◆ Material for the task ◆
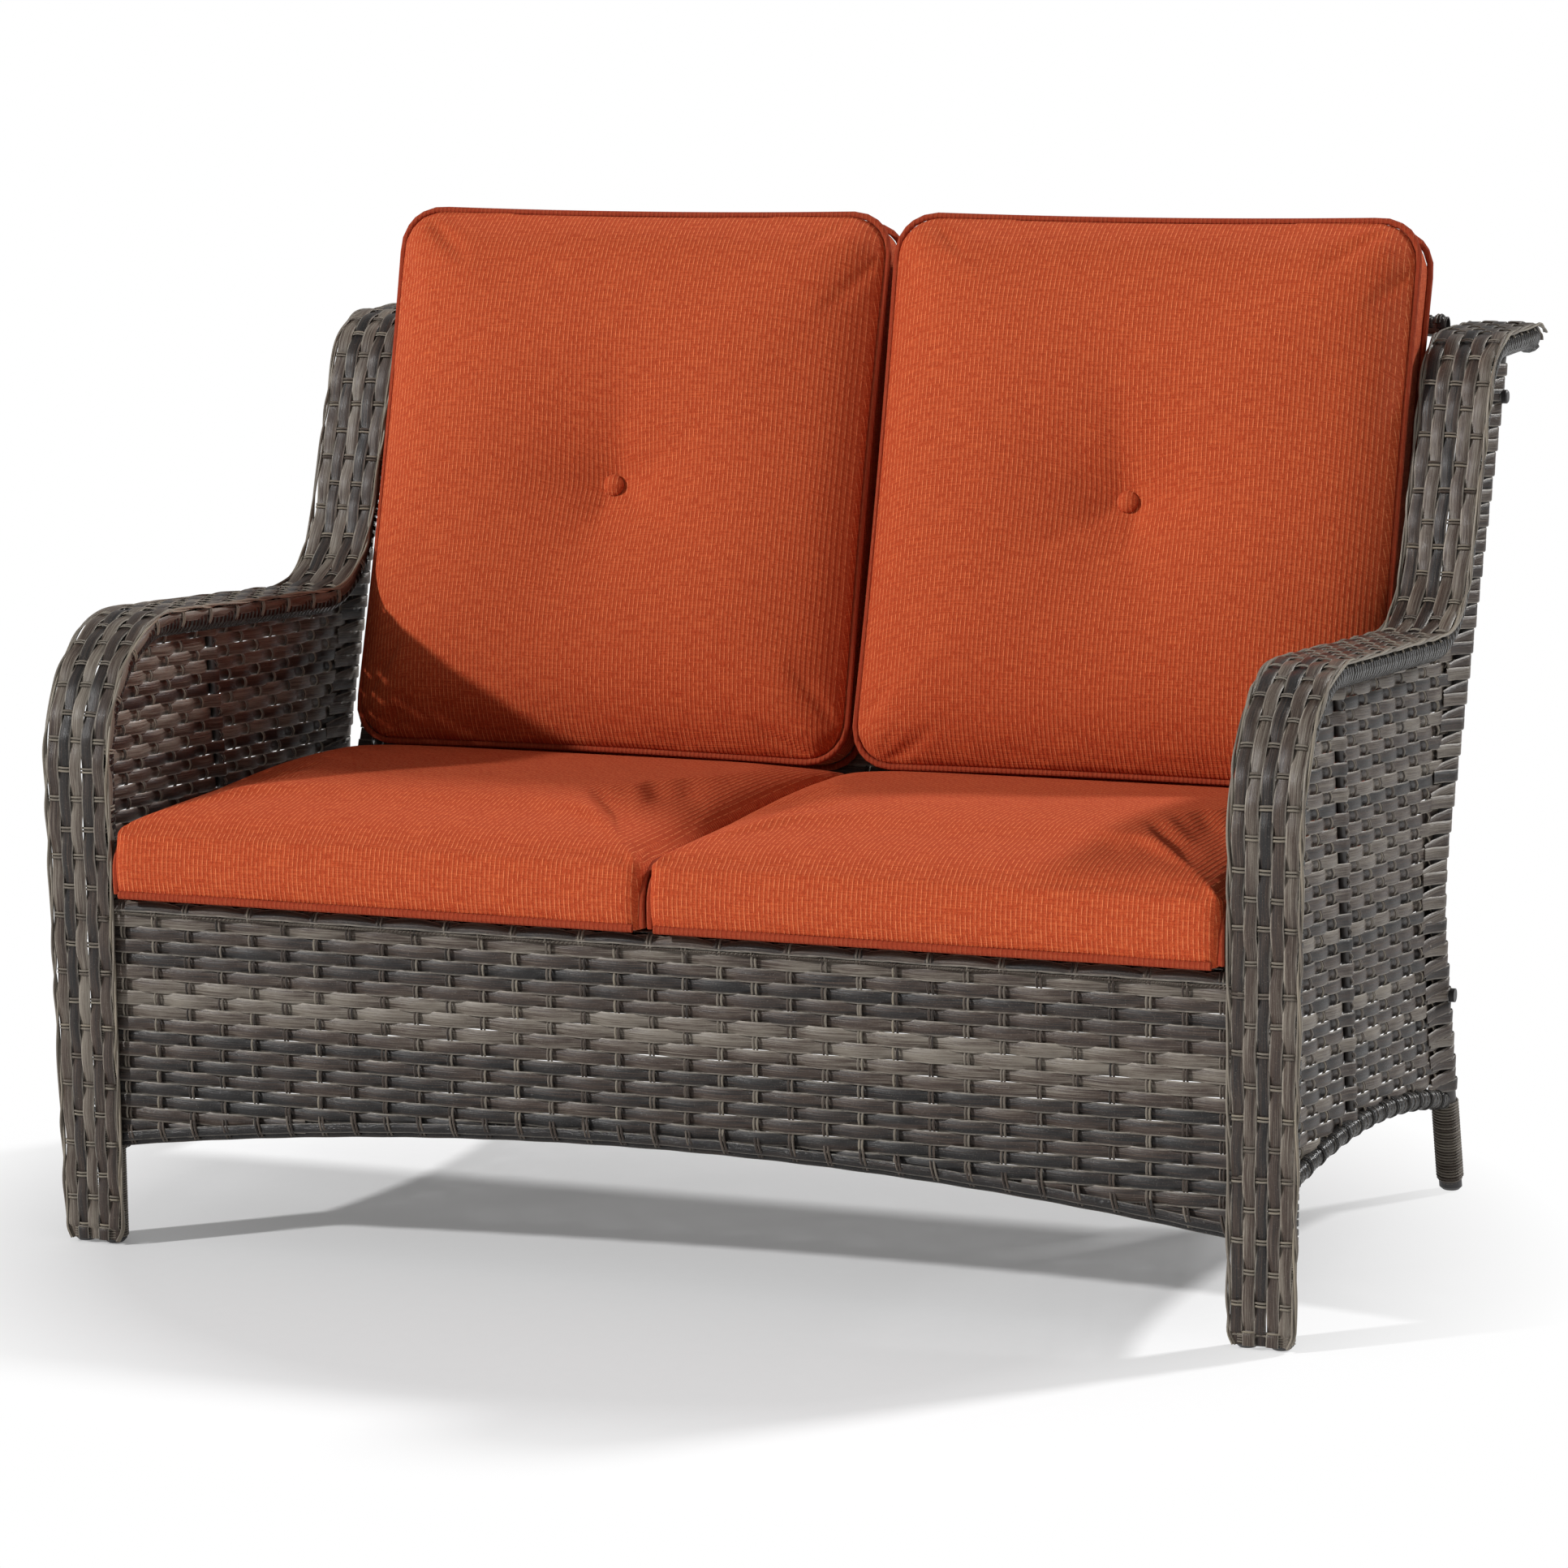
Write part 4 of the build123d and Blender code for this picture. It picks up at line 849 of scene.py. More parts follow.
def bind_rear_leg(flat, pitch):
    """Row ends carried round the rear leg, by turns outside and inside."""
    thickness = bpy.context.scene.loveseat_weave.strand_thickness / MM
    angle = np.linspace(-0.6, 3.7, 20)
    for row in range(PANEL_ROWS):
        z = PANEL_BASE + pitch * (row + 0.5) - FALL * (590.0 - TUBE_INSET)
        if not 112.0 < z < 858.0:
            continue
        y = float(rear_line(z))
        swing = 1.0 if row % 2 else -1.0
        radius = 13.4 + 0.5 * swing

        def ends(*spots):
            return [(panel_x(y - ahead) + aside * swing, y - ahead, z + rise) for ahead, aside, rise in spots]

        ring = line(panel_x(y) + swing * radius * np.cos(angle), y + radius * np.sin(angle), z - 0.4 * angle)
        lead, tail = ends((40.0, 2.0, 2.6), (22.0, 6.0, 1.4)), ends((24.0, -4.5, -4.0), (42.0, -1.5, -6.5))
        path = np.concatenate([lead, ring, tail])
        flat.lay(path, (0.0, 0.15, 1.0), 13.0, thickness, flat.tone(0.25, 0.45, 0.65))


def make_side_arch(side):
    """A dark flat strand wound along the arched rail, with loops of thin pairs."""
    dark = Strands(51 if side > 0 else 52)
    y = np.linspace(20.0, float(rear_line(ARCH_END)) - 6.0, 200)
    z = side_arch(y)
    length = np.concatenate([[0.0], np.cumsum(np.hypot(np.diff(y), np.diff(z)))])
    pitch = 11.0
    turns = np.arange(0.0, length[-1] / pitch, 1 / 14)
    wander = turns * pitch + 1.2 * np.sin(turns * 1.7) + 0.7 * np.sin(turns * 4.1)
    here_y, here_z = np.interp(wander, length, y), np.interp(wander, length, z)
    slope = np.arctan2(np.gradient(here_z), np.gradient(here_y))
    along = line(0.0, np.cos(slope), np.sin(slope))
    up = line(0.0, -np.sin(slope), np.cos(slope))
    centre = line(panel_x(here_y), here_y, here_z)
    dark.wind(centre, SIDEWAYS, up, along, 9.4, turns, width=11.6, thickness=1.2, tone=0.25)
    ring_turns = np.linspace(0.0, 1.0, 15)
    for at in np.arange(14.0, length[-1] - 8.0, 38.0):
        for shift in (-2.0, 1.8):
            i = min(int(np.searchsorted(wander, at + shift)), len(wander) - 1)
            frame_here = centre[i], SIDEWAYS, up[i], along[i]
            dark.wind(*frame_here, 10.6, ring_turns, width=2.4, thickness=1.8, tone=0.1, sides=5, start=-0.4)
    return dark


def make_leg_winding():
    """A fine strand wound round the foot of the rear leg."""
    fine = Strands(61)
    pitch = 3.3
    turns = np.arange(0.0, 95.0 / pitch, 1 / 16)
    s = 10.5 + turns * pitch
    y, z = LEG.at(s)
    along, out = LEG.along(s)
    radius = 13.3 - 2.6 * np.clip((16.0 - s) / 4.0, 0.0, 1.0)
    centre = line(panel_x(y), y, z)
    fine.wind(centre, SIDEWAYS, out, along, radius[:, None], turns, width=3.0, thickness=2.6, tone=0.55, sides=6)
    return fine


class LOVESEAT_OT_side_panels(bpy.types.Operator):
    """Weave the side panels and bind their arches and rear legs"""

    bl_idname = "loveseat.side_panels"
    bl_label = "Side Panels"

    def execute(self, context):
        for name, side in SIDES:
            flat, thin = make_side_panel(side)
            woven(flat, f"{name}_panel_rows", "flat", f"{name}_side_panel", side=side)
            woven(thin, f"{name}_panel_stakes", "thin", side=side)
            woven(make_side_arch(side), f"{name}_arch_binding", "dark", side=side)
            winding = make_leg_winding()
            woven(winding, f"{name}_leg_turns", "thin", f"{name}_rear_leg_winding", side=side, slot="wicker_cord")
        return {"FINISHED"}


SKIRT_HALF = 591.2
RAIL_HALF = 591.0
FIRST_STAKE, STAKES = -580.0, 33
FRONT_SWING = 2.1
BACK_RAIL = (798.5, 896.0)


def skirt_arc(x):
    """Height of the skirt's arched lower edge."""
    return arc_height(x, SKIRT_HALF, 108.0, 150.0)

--

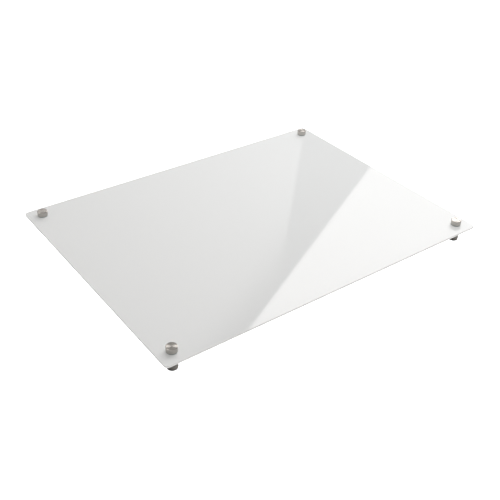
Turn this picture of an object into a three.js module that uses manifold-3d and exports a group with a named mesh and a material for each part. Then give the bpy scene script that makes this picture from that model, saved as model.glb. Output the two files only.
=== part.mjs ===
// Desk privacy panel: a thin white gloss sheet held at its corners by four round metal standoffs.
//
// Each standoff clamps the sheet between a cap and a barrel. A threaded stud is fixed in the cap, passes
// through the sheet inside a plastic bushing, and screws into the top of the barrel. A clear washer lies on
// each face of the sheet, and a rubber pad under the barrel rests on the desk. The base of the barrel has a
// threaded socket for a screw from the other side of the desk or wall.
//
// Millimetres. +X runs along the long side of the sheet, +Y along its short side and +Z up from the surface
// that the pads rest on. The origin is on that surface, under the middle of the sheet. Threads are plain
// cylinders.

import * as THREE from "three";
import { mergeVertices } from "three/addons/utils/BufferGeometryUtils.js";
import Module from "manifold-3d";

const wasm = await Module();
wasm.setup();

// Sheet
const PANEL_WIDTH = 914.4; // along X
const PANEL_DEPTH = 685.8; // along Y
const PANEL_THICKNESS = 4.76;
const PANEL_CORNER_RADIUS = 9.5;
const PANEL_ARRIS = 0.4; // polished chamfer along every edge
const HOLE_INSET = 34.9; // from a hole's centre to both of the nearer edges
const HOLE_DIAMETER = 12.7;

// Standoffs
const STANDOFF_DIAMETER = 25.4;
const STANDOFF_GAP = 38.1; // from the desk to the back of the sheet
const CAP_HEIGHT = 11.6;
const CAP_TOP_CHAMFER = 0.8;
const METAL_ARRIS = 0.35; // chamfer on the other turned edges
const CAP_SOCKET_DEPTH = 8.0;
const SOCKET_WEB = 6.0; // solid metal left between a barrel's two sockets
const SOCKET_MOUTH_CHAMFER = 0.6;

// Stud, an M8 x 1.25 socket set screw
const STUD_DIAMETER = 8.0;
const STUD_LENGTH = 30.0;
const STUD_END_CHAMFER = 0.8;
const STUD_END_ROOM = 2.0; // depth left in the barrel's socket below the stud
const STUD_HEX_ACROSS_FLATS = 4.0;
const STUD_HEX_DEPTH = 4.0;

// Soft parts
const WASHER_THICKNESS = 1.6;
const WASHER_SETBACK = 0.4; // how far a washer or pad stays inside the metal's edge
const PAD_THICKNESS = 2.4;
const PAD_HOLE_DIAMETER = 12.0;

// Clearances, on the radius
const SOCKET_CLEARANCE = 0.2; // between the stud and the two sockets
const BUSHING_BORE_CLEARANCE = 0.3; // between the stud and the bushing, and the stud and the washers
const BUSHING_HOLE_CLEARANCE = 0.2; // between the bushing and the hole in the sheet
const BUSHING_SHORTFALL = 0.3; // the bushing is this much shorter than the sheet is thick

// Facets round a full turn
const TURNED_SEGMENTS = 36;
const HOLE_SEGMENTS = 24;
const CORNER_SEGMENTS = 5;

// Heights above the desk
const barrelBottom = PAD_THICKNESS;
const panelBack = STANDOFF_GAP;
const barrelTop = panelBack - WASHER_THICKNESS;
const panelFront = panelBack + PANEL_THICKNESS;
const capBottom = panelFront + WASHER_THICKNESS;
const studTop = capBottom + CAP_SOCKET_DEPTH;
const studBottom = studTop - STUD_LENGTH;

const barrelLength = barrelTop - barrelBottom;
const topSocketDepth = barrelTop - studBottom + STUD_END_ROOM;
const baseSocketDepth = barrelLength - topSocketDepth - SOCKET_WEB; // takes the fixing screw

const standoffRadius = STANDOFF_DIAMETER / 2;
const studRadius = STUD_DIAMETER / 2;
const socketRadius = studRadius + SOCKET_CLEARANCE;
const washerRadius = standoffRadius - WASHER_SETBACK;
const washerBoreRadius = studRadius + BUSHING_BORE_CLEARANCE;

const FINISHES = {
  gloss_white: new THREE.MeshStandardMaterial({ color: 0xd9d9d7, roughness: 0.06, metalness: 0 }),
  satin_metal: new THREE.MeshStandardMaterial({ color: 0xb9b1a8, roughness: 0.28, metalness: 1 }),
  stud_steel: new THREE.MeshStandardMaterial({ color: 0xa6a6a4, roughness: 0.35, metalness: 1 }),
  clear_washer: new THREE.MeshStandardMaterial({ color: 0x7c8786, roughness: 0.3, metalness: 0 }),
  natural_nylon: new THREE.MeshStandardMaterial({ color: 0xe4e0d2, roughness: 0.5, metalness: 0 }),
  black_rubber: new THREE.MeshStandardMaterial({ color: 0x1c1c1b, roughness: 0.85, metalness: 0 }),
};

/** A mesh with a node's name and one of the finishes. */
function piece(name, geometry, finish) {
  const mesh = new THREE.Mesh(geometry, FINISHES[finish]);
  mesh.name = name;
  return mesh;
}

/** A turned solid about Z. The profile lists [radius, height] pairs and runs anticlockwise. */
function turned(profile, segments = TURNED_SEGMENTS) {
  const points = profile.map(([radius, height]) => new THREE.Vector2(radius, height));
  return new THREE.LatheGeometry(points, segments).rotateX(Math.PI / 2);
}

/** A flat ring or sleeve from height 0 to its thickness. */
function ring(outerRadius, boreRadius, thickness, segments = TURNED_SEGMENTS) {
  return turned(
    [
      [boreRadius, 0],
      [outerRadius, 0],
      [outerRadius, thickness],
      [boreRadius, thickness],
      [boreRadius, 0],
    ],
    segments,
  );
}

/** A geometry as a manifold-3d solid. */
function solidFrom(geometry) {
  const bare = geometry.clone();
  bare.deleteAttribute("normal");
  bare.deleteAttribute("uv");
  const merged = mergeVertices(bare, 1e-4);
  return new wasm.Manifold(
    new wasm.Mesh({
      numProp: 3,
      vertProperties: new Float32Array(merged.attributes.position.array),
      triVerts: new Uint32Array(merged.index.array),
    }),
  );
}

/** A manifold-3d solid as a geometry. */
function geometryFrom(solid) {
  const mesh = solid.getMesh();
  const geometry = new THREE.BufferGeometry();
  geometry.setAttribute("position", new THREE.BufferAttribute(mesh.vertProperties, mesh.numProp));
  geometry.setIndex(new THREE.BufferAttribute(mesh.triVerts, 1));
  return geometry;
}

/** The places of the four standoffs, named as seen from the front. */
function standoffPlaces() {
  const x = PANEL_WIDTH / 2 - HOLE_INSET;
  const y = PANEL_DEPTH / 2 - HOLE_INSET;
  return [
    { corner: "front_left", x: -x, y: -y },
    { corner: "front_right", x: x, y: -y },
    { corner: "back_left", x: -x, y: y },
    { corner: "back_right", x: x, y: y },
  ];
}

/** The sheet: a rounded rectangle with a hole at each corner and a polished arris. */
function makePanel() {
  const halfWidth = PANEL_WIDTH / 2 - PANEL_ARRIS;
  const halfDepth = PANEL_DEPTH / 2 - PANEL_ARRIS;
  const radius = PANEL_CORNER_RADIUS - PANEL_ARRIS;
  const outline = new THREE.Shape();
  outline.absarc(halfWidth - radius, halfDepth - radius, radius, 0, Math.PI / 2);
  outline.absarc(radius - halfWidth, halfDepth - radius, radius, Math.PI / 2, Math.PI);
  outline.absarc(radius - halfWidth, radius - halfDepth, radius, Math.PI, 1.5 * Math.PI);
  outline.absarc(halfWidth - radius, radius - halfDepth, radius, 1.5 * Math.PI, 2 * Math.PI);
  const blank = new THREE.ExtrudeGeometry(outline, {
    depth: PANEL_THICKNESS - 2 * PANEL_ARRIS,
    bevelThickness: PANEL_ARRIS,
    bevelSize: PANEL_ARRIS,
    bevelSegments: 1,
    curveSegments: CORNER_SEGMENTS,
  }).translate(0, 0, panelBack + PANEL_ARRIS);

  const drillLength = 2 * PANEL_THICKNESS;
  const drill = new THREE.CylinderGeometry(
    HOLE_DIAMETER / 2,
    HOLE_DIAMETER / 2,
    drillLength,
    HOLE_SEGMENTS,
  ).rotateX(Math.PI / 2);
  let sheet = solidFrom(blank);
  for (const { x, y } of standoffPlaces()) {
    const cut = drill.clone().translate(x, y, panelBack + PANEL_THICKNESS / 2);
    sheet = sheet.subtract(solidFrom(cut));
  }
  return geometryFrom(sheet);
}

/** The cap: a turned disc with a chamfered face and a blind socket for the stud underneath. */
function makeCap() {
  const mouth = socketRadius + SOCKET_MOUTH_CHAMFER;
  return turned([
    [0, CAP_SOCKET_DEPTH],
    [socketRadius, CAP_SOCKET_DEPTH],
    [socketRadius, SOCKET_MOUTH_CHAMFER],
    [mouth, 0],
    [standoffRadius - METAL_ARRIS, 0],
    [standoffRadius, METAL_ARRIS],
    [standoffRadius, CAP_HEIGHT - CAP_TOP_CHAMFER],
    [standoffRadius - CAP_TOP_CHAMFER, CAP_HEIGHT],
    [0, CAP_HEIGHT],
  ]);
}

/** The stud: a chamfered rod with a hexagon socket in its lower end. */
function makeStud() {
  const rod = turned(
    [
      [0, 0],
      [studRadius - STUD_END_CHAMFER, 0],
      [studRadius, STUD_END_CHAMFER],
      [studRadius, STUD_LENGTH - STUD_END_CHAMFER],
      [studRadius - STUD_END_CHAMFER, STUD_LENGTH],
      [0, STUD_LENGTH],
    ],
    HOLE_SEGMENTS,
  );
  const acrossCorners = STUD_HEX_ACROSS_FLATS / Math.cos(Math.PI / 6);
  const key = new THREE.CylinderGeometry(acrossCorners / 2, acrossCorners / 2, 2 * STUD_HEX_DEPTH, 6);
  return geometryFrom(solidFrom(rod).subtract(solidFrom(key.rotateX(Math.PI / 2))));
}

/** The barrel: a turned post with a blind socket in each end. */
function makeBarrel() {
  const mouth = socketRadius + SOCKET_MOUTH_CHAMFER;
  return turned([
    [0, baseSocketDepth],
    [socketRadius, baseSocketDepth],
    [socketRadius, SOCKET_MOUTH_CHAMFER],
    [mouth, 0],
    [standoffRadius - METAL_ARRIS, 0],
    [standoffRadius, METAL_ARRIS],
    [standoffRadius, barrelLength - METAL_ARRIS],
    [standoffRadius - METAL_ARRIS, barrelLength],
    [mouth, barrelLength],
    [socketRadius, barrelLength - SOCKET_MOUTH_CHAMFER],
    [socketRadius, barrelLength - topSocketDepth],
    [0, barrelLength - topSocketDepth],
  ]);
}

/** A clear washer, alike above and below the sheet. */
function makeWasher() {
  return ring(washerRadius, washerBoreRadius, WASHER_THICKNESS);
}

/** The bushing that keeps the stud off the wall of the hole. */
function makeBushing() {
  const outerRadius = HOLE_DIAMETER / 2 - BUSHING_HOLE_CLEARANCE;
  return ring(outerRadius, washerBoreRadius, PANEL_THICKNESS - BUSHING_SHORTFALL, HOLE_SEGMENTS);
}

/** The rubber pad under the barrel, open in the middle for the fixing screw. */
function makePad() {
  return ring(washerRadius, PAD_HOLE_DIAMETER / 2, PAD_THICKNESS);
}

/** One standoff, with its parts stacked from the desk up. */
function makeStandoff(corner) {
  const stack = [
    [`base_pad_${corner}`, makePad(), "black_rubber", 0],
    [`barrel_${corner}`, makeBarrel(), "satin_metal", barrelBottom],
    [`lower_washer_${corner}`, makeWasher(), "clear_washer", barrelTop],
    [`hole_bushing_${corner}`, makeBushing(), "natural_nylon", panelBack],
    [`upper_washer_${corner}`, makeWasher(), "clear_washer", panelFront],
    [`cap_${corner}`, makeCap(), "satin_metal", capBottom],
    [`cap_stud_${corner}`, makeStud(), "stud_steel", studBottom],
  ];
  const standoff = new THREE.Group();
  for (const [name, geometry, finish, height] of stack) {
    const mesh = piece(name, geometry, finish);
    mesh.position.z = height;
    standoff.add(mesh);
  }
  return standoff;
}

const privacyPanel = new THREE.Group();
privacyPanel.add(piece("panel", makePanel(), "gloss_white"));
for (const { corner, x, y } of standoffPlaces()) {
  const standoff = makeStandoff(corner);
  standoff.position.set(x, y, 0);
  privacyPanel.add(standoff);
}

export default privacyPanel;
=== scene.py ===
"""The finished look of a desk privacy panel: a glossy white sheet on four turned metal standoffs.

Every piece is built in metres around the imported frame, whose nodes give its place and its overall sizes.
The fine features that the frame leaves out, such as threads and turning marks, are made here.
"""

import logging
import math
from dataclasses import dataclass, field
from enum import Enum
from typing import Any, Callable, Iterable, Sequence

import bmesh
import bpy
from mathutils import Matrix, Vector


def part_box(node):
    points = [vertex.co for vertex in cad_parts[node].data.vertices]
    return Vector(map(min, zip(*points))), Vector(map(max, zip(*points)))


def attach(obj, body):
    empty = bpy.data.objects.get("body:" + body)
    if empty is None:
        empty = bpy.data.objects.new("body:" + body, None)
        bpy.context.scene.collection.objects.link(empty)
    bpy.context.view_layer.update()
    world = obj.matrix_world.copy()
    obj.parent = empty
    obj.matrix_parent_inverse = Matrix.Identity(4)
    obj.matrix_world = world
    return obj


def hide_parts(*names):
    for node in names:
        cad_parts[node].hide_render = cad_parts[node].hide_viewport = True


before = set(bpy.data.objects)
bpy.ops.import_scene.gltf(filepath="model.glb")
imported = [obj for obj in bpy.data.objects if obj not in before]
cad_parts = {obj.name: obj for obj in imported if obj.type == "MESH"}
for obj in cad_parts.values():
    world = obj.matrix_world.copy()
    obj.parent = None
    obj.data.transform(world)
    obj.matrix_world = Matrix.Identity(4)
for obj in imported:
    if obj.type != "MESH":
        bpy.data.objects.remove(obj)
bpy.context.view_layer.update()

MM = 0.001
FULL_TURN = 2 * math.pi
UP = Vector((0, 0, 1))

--

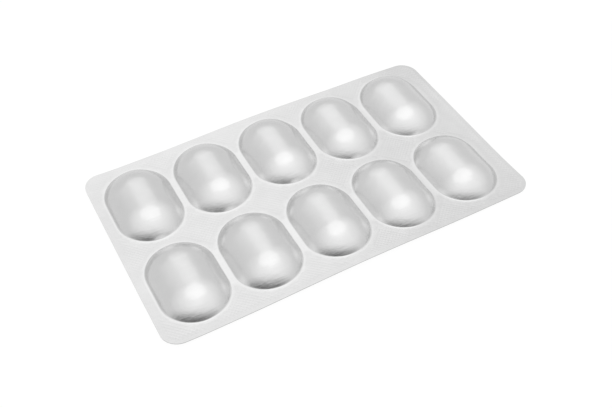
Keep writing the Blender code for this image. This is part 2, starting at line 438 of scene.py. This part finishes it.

◆ Written instruction ◆
Begin with the line containing "const privacyPanel = new THREE.Group();", end with the line containing "before = set(bpy.data.objects)", and transcribe exactly every line in that span, with nothing added.

◆ Exercise solution ◆
const privacyPanel = new THREE.Group();
privacyPanel.add(piece("panel", makePanel(), "gloss_white"));
for (const { corner, x, y } of standoffPlaces()) {
  const standoff = makeStandoff(corner);
  standoff.position.set(x, y, 0);
  privacyPanel.add(standoff);
}

export default privacyPanel;
=== scene.py ===
"""The finished look of a desk privacy panel: a glossy white sheet on four turned metal standoffs.

Every piece is built in metres around the imported frame, whose nodes give its place and its overall sizes.
The fine features that the frame leaves out, such as threads and turning marks, are made here.
"""

import logging
import math
from dataclasses import dataclass, field
from enum import Enum
from typing import Any, Callable, Iterable, Sequence

import bmesh
import bpy
from mathutils import Matrix, Vector


def part_box(node):
    points = [vertex.co for vertex in cad_parts[node].data.vertices]
    return Vector(map(min, zip(*points))), Vector(map(max, zip(*points)))


def attach(obj, body):
    empty = bpy.data.objects.get("body:" + body)
    if empty is None:
        empty = bpy.data.objects.new("body:" + body, None)
        bpy.context.scene.collection.objects.link(empty)
    bpy.context.view_layer.update()
    world = obj.matrix_world.copy()
    obj.parent = empty
    obj.matrix_parent_inverse = Matrix.Identity(4)
    obj.matrix_world = world
    return obj


def hide_parts(*names):
    for node in names:
        cad_parts[node].hide_render = cad_parts[node].hide_viewport = True


before = set(bpy.data.objects)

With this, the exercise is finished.